# Supplied data start

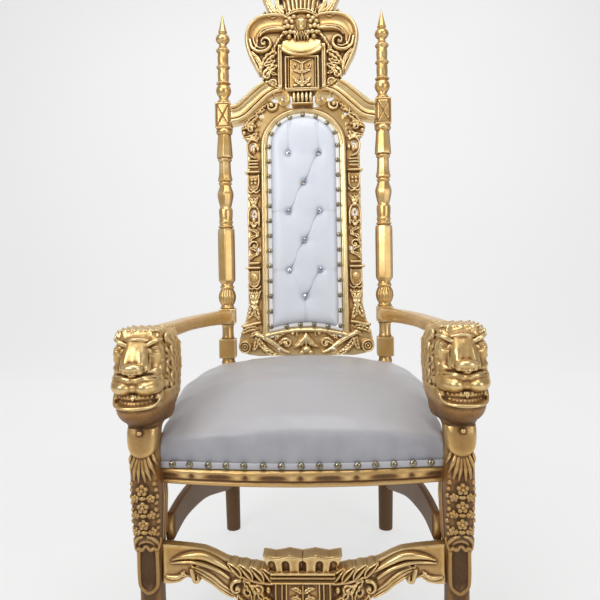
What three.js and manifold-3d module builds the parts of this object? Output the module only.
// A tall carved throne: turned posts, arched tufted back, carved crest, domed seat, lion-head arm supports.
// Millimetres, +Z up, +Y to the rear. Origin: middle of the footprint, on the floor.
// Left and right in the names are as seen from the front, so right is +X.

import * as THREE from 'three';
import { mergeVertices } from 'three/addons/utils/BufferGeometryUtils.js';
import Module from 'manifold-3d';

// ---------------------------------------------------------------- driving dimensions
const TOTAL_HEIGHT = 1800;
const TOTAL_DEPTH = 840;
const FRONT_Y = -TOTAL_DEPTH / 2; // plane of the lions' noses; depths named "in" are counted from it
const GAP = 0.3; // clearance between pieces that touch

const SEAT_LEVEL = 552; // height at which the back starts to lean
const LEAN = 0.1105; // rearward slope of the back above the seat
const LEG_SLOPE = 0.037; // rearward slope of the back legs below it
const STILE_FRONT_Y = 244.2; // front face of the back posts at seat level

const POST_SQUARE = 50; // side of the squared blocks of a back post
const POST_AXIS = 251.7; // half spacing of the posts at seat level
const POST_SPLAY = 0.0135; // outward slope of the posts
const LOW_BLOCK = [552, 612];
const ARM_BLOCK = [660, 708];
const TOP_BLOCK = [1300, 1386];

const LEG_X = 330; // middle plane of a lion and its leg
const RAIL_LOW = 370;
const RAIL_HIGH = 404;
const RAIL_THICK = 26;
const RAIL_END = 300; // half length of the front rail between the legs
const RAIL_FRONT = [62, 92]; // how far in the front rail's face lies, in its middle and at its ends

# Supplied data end
# Supplied data start

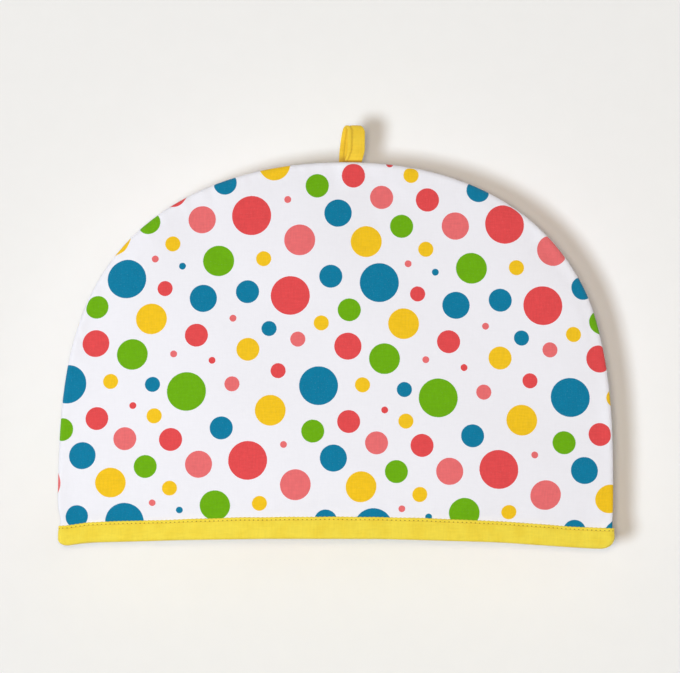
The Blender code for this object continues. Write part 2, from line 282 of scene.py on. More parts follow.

# Supplied data end

What the task requires = Copy the records above exactly, beginning at the line that contains "What three.js and" and stopping after the line that contains "right is +X.".

Reply to the task =
What three.js and manifold-3d module builds the parts of this object? Output the module only.
// A tall carved throne: turned posts, arched tufted back, carved crest, domed seat, lion-head arm supports.
// Millimetres, +Z up, +Y to the rear. Origin: middle of the footprint, on the floor.
// Left and right in the names are as seen from the front, so right is +X.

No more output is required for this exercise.